From the records below, transcribe only the lines running from the one with "screws.append(fuse(head, shank))" through the one with "for node in". Keep both of those end lines.

■ Exercise input ■
● ● ●

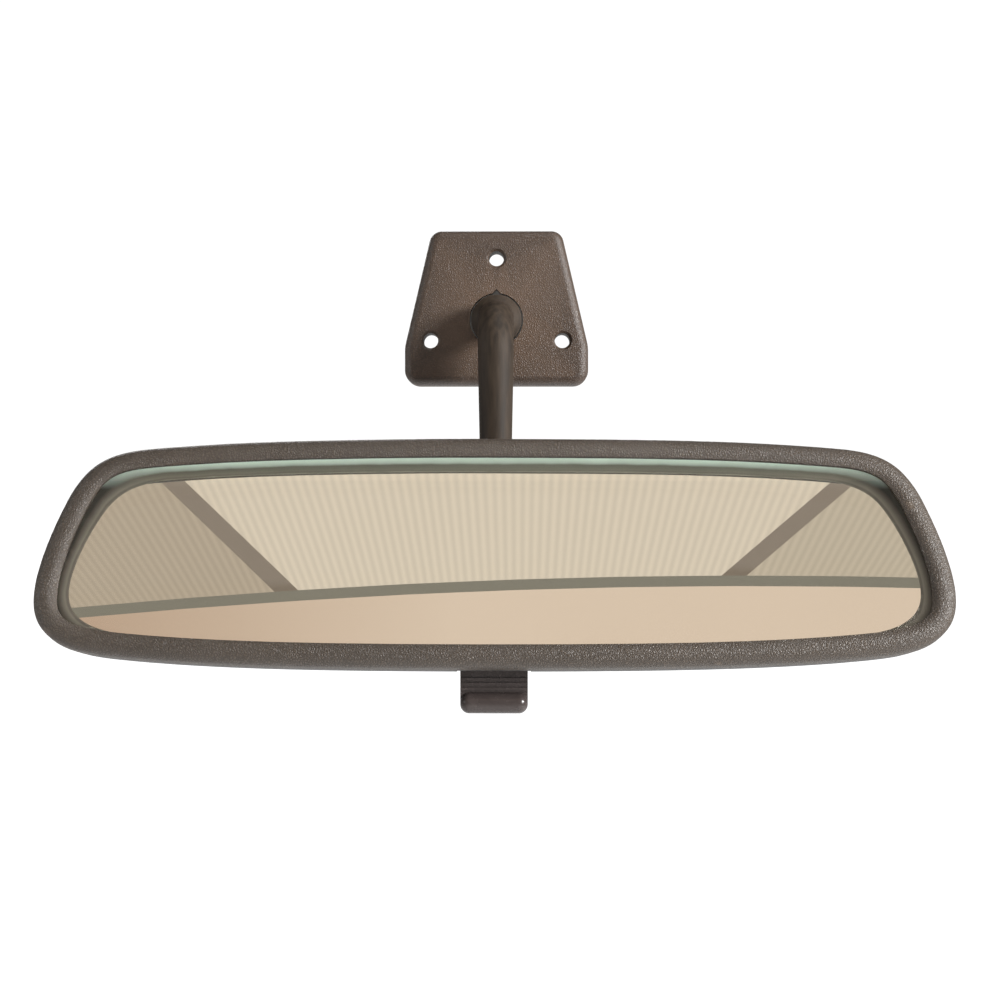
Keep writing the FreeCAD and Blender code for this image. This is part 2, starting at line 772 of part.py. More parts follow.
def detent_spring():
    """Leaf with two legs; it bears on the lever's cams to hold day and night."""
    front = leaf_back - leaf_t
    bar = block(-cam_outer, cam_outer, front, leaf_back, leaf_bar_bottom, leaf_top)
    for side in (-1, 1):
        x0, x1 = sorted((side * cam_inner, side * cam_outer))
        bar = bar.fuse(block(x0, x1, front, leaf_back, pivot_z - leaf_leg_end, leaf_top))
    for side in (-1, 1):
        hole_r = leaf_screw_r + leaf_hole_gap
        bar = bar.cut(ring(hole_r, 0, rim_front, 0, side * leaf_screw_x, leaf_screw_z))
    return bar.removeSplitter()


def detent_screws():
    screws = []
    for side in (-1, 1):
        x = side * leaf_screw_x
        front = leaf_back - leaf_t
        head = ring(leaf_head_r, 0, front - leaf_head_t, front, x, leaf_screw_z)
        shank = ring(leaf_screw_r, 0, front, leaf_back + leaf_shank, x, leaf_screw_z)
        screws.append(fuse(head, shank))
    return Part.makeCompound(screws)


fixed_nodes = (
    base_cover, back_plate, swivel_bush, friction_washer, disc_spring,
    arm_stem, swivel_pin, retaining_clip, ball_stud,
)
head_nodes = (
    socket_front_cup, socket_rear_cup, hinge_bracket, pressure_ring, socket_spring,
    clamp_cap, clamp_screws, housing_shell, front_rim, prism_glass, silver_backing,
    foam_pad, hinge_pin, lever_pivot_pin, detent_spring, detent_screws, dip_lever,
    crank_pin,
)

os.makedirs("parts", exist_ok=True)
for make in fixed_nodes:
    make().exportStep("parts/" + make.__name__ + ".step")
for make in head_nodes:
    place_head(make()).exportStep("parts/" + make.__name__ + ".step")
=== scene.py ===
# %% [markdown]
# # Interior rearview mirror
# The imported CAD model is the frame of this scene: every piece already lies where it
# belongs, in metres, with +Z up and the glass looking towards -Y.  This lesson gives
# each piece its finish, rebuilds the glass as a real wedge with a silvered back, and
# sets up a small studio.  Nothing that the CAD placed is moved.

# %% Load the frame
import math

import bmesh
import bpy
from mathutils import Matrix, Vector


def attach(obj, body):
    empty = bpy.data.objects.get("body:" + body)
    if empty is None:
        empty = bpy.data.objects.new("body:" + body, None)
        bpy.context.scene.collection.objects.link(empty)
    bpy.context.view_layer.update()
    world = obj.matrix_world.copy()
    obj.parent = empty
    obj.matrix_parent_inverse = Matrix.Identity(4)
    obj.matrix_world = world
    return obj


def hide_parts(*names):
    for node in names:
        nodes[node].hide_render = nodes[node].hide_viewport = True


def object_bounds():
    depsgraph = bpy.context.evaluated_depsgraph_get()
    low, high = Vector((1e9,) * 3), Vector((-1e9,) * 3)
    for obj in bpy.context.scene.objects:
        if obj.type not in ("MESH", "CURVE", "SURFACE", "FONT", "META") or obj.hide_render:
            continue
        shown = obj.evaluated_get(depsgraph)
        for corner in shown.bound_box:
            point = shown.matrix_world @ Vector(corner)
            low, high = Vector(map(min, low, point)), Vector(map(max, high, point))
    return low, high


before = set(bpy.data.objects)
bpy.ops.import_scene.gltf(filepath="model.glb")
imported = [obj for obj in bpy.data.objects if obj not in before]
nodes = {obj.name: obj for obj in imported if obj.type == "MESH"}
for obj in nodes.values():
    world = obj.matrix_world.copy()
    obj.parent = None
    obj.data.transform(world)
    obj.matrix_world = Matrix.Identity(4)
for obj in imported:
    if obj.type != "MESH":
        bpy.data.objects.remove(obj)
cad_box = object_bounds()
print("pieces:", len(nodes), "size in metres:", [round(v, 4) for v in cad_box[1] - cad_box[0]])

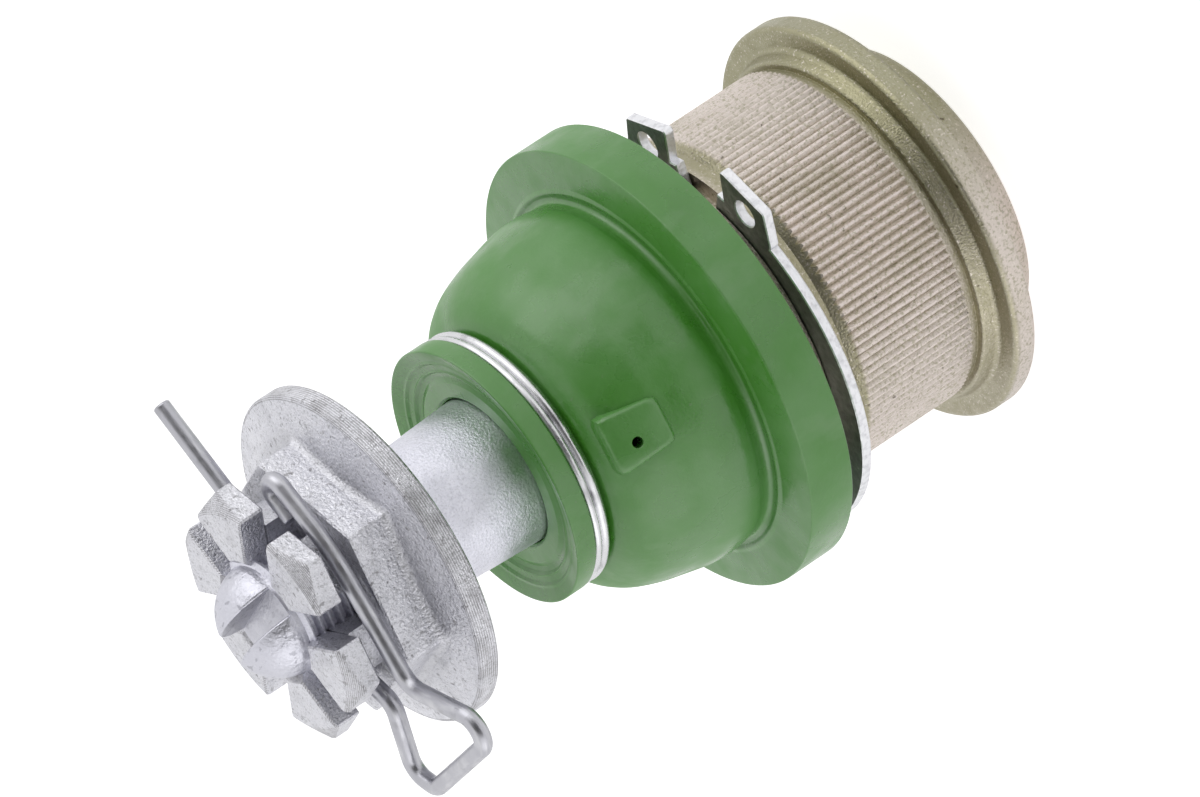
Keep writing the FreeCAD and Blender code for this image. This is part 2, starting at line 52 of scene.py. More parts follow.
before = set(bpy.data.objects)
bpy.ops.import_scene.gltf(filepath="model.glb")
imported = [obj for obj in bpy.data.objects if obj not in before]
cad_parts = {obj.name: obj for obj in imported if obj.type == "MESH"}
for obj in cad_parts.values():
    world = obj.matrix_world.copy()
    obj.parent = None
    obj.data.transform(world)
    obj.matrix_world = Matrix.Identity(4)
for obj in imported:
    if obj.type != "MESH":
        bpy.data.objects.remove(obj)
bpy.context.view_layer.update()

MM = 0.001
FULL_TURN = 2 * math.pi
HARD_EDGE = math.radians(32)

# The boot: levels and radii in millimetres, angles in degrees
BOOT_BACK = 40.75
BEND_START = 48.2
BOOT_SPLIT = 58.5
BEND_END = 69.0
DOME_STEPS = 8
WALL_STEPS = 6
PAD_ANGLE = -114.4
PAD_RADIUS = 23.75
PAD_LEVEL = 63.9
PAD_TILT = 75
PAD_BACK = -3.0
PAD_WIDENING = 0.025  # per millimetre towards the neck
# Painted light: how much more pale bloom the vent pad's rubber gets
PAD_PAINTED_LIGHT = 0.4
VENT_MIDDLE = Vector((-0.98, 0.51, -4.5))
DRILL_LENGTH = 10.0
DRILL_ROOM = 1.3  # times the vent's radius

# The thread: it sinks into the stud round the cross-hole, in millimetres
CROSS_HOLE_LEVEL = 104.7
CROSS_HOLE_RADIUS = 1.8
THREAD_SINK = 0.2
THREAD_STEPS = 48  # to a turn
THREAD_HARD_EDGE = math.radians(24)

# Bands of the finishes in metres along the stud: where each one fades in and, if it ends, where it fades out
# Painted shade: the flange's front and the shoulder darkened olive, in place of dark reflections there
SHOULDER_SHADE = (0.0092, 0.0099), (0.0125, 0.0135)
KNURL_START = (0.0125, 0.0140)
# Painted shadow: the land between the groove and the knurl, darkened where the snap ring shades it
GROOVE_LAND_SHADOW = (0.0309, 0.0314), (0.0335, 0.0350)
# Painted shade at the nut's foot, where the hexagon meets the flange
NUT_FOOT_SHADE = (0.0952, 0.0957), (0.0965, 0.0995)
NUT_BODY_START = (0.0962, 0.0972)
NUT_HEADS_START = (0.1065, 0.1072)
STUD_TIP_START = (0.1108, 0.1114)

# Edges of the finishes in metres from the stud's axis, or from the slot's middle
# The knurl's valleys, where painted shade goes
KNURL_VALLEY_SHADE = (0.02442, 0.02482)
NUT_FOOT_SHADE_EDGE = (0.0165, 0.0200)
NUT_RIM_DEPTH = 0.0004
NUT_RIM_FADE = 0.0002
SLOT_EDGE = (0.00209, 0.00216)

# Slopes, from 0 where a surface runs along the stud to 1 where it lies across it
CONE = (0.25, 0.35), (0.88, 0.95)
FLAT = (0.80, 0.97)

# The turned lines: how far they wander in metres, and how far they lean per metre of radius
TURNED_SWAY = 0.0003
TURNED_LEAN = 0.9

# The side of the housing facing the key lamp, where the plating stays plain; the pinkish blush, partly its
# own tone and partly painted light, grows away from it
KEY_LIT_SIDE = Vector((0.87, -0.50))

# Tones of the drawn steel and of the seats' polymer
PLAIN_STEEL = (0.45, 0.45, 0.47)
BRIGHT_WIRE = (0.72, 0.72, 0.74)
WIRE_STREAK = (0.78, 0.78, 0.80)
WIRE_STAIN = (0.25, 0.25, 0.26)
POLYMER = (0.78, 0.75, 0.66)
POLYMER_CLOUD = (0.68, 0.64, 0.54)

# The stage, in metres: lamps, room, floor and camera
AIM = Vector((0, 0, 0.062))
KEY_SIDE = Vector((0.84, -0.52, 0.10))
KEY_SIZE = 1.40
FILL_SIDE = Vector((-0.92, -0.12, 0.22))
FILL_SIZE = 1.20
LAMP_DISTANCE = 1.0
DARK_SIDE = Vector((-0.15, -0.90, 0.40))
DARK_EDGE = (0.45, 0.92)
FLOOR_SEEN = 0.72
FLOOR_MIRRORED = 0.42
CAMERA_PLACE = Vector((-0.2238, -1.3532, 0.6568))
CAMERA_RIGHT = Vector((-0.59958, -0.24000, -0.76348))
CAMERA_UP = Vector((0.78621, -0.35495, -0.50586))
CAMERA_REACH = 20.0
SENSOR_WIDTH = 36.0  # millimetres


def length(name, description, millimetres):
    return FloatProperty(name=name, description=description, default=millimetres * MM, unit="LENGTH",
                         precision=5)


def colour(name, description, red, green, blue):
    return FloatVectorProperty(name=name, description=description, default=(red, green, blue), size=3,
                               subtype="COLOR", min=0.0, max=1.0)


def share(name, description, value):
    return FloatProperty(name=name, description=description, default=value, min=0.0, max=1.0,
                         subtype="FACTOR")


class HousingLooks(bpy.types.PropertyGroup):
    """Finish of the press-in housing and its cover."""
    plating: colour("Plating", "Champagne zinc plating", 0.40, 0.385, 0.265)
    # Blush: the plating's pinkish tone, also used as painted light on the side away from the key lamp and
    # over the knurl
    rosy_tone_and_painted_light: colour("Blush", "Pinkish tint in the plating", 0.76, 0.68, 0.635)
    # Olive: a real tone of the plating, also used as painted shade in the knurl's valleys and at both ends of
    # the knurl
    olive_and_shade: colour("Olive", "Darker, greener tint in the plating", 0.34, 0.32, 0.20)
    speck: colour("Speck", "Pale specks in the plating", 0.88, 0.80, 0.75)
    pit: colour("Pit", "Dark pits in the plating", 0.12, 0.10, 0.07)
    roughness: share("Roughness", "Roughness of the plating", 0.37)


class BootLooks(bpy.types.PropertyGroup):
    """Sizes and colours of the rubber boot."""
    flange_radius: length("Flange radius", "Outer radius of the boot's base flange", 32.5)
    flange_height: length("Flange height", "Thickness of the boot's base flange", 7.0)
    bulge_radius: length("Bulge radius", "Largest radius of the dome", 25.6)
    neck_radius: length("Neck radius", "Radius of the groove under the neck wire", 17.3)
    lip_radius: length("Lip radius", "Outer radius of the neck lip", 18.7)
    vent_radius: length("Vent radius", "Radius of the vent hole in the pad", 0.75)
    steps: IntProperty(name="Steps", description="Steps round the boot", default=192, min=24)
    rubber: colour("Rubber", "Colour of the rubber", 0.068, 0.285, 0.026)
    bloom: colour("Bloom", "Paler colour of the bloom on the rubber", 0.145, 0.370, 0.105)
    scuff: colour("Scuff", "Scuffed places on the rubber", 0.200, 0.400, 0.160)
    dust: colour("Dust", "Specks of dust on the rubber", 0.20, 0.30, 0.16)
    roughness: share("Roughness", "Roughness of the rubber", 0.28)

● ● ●

■ Exercise answer ■
        screws.append(fuse(head, shank))
    return Part.makeCompound(screws)


fixed_nodes = (
    base_cover, back_plate, swivel_bush, friction_washer, disc_spring,
    arm_stem, swivel_pin, retaining_clip, ball_stud,
)
head_nodes = (
    socket_front_cup, socket_rear_cup, hinge_bracket, pressure_ring, socket_spring,
    clamp_cap, clamp_screws, housing_shell, front_rim, prism_glass, silver_backing,
    foam_pad, hinge_pin, lever_pivot_pin, detent_spring, detent_screws, dip_lever,
    crank_pin,
)

os.makedirs("parts", exist_ok=True)
for make in fixed_nodes:
    make().exportStep("parts/" + make.__name__ + ".step")
for make in head_nodes:
    place_head(make()).exportStep("parts/" + make.__name__ + ".step")
=== scene.py ===
# %% [markdown]
# # Interior rearview mirror
# The imported CAD model is the frame of this scene: every piece already lies where it
# belongs, in metres, with +Z up and the glass looking towards -Y.  This lesson gives
# each piece its finish, rebuilds the glass as a real wedge with a silvered back, and
# sets up a small studio.  Nothing that the CAD placed is moved.

# %% Load the frame
import math

import bmesh
import bpy
from mathutils import Matrix, Vector


def attach(obj, body):
    empty = bpy.data.objects.get("body:" + body)
    if empty is None:
        empty = bpy.data.objects.new("body:" + body, None)
        bpy.context.scene.collection.objects.link(empty)
    bpy.context.view_layer.update()
    world = obj.matrix_world.copy()
    obj.parent = empty
    obj.matrix_parent_inverse = Matrix.Identity(4)
    obj.matrix_world = world
    return obj


def hide_parts(*names):
    for node in names:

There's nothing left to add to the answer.